Id. (citing Sec. Trust Co. v. O'Hair, 103 Ind. App. 56.61, 197 N.E. 694 (1935)). The Lease Agreement at issue was executed in 1996. According to Roberts' testimony, he only had the right to use the leased equipment, which was stored on Sulphur's site, pursuant to the Lease Agreement, following its execution. See footnote Appellant's App. p. 3. He alleges that he contested the condition of the equipment, but he did not seek to modify the contract terms, or rescind the contract and enter into a new one. The dispute did not arise until Agricredit sought recourse against Roberts.
The right of reliance is far more difficult to determine, as it is bound up in the duty of individuals to be diligent in safeguarding their interests. It is well settled that, "[a] man who can read and does not read an instrument which he signs is, as a general rule, guilty of negligence." Robinson v. Glass, 94 Ind. 211, 212 (1883). Moreover,
it is also settled that where persons stand mentally on equal footing, and in no fiduciary relation, the law will not protect one who fails to exercise common sense and judgment.

Common sense dictates, and our system of jurisprudence requires the application of a principle, that parties engaged in the negotiation of a contract or the sale and purchase of property be obligated to protect their interest by reading the attendant documents before signing.

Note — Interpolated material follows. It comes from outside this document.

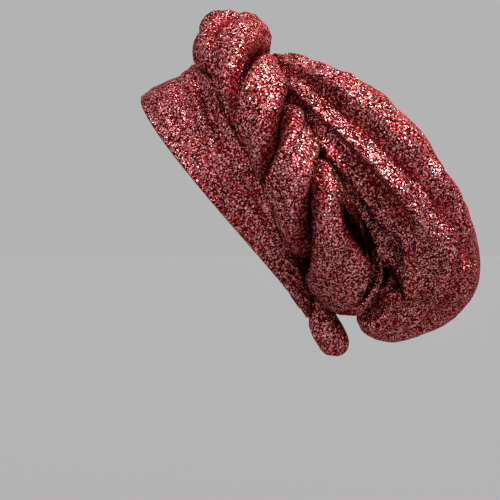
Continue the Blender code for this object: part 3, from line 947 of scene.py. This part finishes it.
def build_tail(cloth, material):
    """The short stuffed end that hangs at the nape."""
    rings, sides = cloth.tail_rings, cloth.tail_sides
    route = smooth_row(np.array(TAIL), np.linspace(0, len(TAIL) - 1, rings))
    centre = route[:, :3]
    ahead = np.gradient(centre, axis=0)
    ahead /= np.linalg.norm(ahead, axis=1)[:, None]
    across = np.cross(ahead, [1.0, 0.0, 0.0])
    across /= np.linalg.norm(across, axis=1)[:, None]
    other = np.cross(ahead, across)
    turn = np.linspace(0, 2 * math.pi, sides + 1)[None, :-1]
    share = np.linspace(0, 1, rings)[:, None]
    end = np.clip((share - TAIL_CLOSING) / (1 - TAIL_CLOSING), 0, 1)
    closing = np.sqrt(np.clip(1 - end**2, 0.0, 1))
    samples = grid_samples(np.cos(turn) * TAIL_ROUND, np.sin(turn) * TAIL_ROUND, share * TAIL_ALONG)
    radius = route[:, 3][:, None] * closing
    swell = creased_noise(samples, 51).reshape(rings, sides) * TAIL_WRINKLE + 1.0
    radius = np.maximum(radius * swell, TAIL_TIP)
    ring = np.cos(turn)[..., None] * across[:, None] + np.sin(turn)[..., None] * other[:, None]
    points = centre[:, None] + ring * radius[..., None]
    faces = []
    for i in range(rings - 1):
        for k in range(sides):
            m = (k + 1) % sides
            faces.append((i * sides + k, i * sides + m, (i + 1) * sides + m, (i + 1) * sides + k))
    faces.append(tuple(reversed(range(sides))))
    faces.append(tuple((rings - 1) * sides + k for k in range(sides)))
    # Painted shade where the tail comes out of the crevice and in the dents of its wrinkles
    crease = np.clip(1 - share * TAIL_SHADE_FADE, 0, TAIL_ROOT_SHADE) + (1 - swell) * TAIL_DENT_SHADE
    obj = make_piece("nape_tail_cloth", points, faces, crease, material)
    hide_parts("nape_tail")
    return obj


def add_sun(name, direction, strength, softness, colour):
    """Even light from far away, with soft shadows. The direction points from the cap to the light."""
    data = bpy.data.lights.new(name, "SUN")
    data.energy = strength
    data.angle = math.radians(softness)
    data.color = colour
    light = bpy.data.objects.new(name, data)
    bpy.context.scene.collection.objects.link(light)
    light.rotation_euler = Vector(direction).to_track_quat("Z", "Y").to_euler()
    return light


FLOOR_REACH = 60.0  # Metres to each side
FLOOR_COLOUR = (0.262, 0.262, 0.266, 1)
FLOOR_ROUGHNESS = 0.95
FLOOR_SHINE = 0.1
SENSOR_WIDTH = 36.0
CAMERA_ASIDE = 0.0182
CAMERA_HEIGHT = -0.0319

LIGHTS = (
    # name, direction from the cap, share of the key light, softness_deg, colour
    ("key_light", (0.60, 0.52, 1.0), 1.0, 18, (1.0, 0.97, 0.94)),
    ("fill_light", (0.9, -0.7, 0.25), 0.13, 50, (0.95, 0.97, 1.0)),
    ("back_light", (-0.9, 0.5, 0.7), 0.18, 45, (1.0, 0.98, 0.96)),
)

ROOM_COLOURS = (
    # height, red, green, blue
    (0.00, 0.45, 0.45, 0.455),
    (0.30, 0.45, 0.45, 0.455),
    (0.75, 0.72, 0.72, 0.73),
    (1.00, 0.85, 0.85, 0.86),
)


def build_floor(height):
    """A plain matt floor, wide enough to reach the horizon."""
    data = bpy.data.meshes.new("floor")
    sides = ((-1, -1), (1, -1), (1, 1), (-1, 1))
    corners = [(x * FLOOR_REACH, y * FLOOR_REACH, 0) for x, y in sides]
    data.from_pydata(corners, [], [(0, 1, 2, 3)])
    floor = bpy.data.objects.new("floor", data)
    bpy.context.scene.collection.objects.link(floor)
    floor.location = (0, 0, height)
    paint = bpy.data.materials.new("floor_paint")
    paint.use_nodes = True
    shader = paint.node_tree.nodes["Principled BSDF"]
    shader.inputs["Base Color"].default_value = FLOOR_COLOUR
    shader.inputs["Roughness"].default_value = FLOOR_ROUGHNESS
    shader.inputs["Specular IOR Level"].default_value = FLOOR_SHINE
    data.materials.append(paint)
    return floor


def build_room(brightness):
    """Plain surroundings that grow lighter towards the top."""
    world = bpy.data.worlds.new("plain_room")
    world.use_nodes = True
    tree = world.node_tree
    surroundings = tree.nodes["Background"]
    toward = add_node(tree, "ShaderNodeTexCoord", "Direction")
    parts = add_node(tree, "ShaderNodeSeparateXYZ", "Height of the direction")
    link(tree, toward.outputs["Generated"], parts.inputs[0])
    sky = add_ramp(tree, "Soft light from above", parts.outputs["Z"], ROOM_COLOURS)
    link(tree, sky, surroundings.inputs[0])
    surroundings.inputs[1].default_value = brightness
    bpy.context.scene.world = world


def build_camera(distance, half_view):
    """The camera, level with the cap at its left side."""
    data = bpy.data.cameras.new("photo_camera")
    data.sensor_width = SENSOR_WIDTH
    data.lens = SENSOR_WIDTH / 2 * distance / half_view
    data.clip_start = 0.01
    camera = bpy.data.objects.new("photo_camera", data)
    bpy.context.scene.collection.objects.link(camera)
    camera.location = (distance, CAMERA_ASIDE, CAMERA_HEIGHT)
    camera.rotation_euler = (math.radians(90), 0, math.radians(90))
    bpy.context.scene.camera = camera


def build_stage(stage):
    """Floor, plain surroundings, soft lights and the camera."""
    floor = build_floor(stage.floor_height)
    build_room(stage.room_light)
    key, fill, back = [
        add_sun(name, direction, stage.key_light * share, softness, colour)
        for name, direction, share, softness, colour in LIGHTS
    ]
    build_camera(stage.camera_distance, stage.half_view)
    bpy.context.scene.view_settings.view_transform = "Standard"


class TurbanClothSettings(bpy.types.PropertyGroup):
    """How finely the cloth is built and how deep its wrinkles are."""

    wrinkle_depth: FloatProperty(
        name="Wrinkle Depth",
        description="Height of the usual wrinkle in the cloth",
        default=0.001,
        min=0.0,
        max=0.004,
        precision=4,
        unit="LENGTH",
    )
    band_steps: IntProperty(name="Band Steps", description="Points round the band", default=340, min=60)
    band_rows: IntProperty(name="Band Rows", description="Points across the band", default=52, min=10)
    strand_steps: IntProperty(name="Strand Steps", description="Rings along a strand", default=520, min=80)
    strand_sides: IntProperty(name="Strand Sides", description="Points round a strand", default=44, min=10)
    bag_rows: IntProperty(name="Bag Rows", description="Points down the bag", default=170, min=30)
    bag_columns: IntProperty(name="Bag Columns", description="Spaces across the bag", default=240, min=40)
    tail_rings: IntProperty(name="Tail Rings", description="Rings along the tail", default=60, min=10)
    tail_sides: IntProperty(name="Tail Sides", description="Points round the tail", default=44, min=8)


class TurbanGlitterSettings(bpy.types.PropertyGroup):
    """The glitter on the cloth."""

    flake_size: FloatProperty(
        name="Flake Size",
        description="Usual width of one large flake",
        default=0.00088,
        min=0.0003,
        precision=4,
        unit="LENGTH",
    )
    flake_lean: FloatProperty(
        name="Flake Lean", description="How far the flakes lean out of the cloth", default=0.75, min=0.0
    )
    metal: FloatProperty(
        name="Metal",
        description="Share of metallic reflection",
        default=0.85,
        min=0.0,
        max=1.0,
        subtype="FACTOR",
    )
    roughness: FloatProperty(
        name="Roughness",
        description="Roughness of one flake",
        default=0.24,
        min=0.0,
        max=1.0,
        subtype="FACTOR",
    )


class TurbanStageSettings(bpy.types.PropertyGroup):
    """Camera, floor and lights."""

    camera_distance: FloatProperty(
        name="Camera Distance",
        description="From the middle plane of the cap",
        default=1.0,
        min=0.3,
        unit="LENGTH",
    )
    half_view: FloatProperty(
        name="Half View",
        description="Half the width of the view at the cap",
        default=0.19,
        min=0.05,
        unit="LENGTH",
    )
    floor_height: FloatProperty(
        name="Floor Height", description="Height of the floor", default=-0.30, unit="LENGTH"
    )
    key_light: FloatProperty(
        name="Key Light", description="Strength of the main light", default=3.6, min=0.0
    )
    room_light: FloatProperty(
        name="Room Light", description="Brightness of the plain surroundings", default=1.0, min=0.0
    )


def material_for(context):
    return make_glitter_cloth(context.scene.turban_glitter)


class TURBAN_OT_band(bpy.types.Operator):
    """Build the fitted front band."""

    bl_idname = "turban.band"
    bl_label = "Front Band"

    def execute(self, context):
        build_band(context.scene.turban_cloth, material_for(context))
        return {"FINISHED"}


class TURBAN_OT_twist(bpy.types.Operator):
    """Build the two stuffed strands of the twist."""

    bl_idname = "turban.twist"
    bl_label = "Twist"

    def execute(self, context):
        for which in (0, 1):
            build_strand(which, context.scene.turban_cloth, material_for(context))
        return {"FINISHED"}


class TURBAN_OT_bag(bpy.types.Operator):
    """Build the gathered bag behind the twist."""

    bl_idname = "turban.bag"
    bl_label = "Crown Bag"

    def execute(self, context):
        build_bag(context.scene.turban_cloth, material_for(context))
        return {"FINISHED"}


class TURBAN_OT_tail(bpy.types.Operator):
    """Build the short tail at the nape."""

    bl_idname = "turban.tail"
    bl_label = "Nape Tail"

    def execute(self, context):
        build_tail(context.scene.turban_cloth, material_for(context))
        return {"FINISHED"}


class TURBAN_OT_stage(bpy.types.Operator):
    """Add the floor, the lights and the camera."""

    bl_idname = "turban.stage"
    bl_label = "Stage"

    def execute(self, context):
        build_stage(context.scene.turban_stage)
        return {"FINISHED"}


class TURBAN_PT_panel(bpy.types.Panel):
    """Sizes and buttons for the turban cap."""

    bl_idname = "TURBAN_PT_panel"
    bl_label = "Turban Cap"
    bl_space_type = "VIEW_3D"
    bl_region_type = "UI"
    bl_category = "Turban Cap"

    def draw(self, context):
        layout = self.layout
        for group in (context.scene.turban_cloth, context.scene.turban_glitter, context.scene.turban_stage):
            box = layout.box()
            for name in group.__annotations__:
                box.prop(group, name)
        for operator in ("turban.band", "turban.twist", "turban.bag", "turban.tail", "turban.stage"):
            layout.operator(operator)


CLASSES = (
    TurbanClothSettings,
    TurbanGlitterSettings,
    TurbanStageSettings,
    TURBAN_OT_band,
    TURBAN_OT_twist,
    TURBAN_OT_bag,
    TURBAN_OT_tail,
    TURBAN_OT_stage,
    TURBAN_PT_panel,
)


def register():
    for cls in CLASSES:
        bpy.utils.register_class(cls)
    bpy.types.Scene.turban_cloth = PointerProperty(type=TurbanClothSettings)
    bpy.types.Scene.turban_glitter = PointerProperty(type=TurbanGlitterSettings)
    bpy.types.Scene.turban_stage = PointerProperty(type=TurbanStageSettings)


def unregister():
    del bpy.types.Scene.turban_cloth
    del bpy.types.Scene.turban_glitter
    del bpy.types.Scene.turban_stage
    for cls in reversed(CLASSES):
        bpy.utils.unregister_class(cls)


def main():
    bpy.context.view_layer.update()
    register()
    bpy.ops.turban.band()
    bpy.ops.turban.twist()
    bpy.ops.turban.bag()
    bpy.ops.turban.tail()
    bpy.ops.turban.stage()


if __name__ == "__main__":
    main()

Plymale, 419 N.E.2d at 762 (citation omitted).
Based on the record before us on appeal, it is clear that although Roberts may have initially relied on the alleged representations of Sulphur, Roberts had no right to rely on them, and failed to clearly contest Sulphur's provision of equipment at issue pursuant to the Lease Agreement. Therefore, Roberts' fraud claim must fail as a matter of law. Plymale, 419 N.E.2d at 762, see also Ill. Valley Acceptance Corp. v. Woodard, 159 Ind. App. 50, 58, 304 N.E.2d 859, 865 (1973).
Roberts and Sulphur enjoyed an extensive working relationship, beginning sometime prior to 1990, for the purchase and sale of farm and construction equipment. According to the testimony of the parties, this mutually beneficial relationship continued for years without incident. Br. of Appellant at 13-14. Presumably, each transaction between Roberts and Sulphur involved the signing of lease documents, and although the current appeal involves signatures in blank, Roberts argues that there is no history of signing documents in such a manner. Id. at 13. Roberts simply failed to read the Lease Agreement prior to signing, and the law will not protect him for his failure to exercise his own common sense and judgment. Plymale, 419 N.E.2d at 762. Also, because this is not the first transaction involving these parties, Roberts could not have been totally ignorant of the Lease Agreement's contents. After a six-year business relationship with Sulphur, Roberts was certainly not without knowledge and had a reasonable opportunity to learn of the character or essential terms of the Lease Agreement. Therefore, his fraud claim must fail as a matter of law. Id.
Because Agricredit was a holder in due course not subject to any valid defense in Indiana Code section 26-1-3.1-305(a), we find that the trial court did not err in granting Agricredit's motion for summary judgment.
Affirmed.
BROOK, C. J., and RILEY, J., concur.

Footnote: Although the record is unclear, it appears from the transcript that pursuant to the terms of the recourse agreement, Roberts made payments directly to Sulphur, who in turn would pay Agricredit in accordance with the Lease Agreement terms. Tr. p. 2. According to the terms of the Lease Agreement, Roberts agreed to pay the rental price in four equal annual installments payable in advance on the first day of January, commencing January 1, 1997. Appellant's App. p. 13. Roberts disputes that he made any of these payments to either Sulphur or Agricredit. Br. of Appellant at 5.
Footnote: Contrary to Roberts' testimony, according to the terms of the Lease Agreement, the leased equipment was to be maintained at Roberts' address. Appellant's App. p. 57.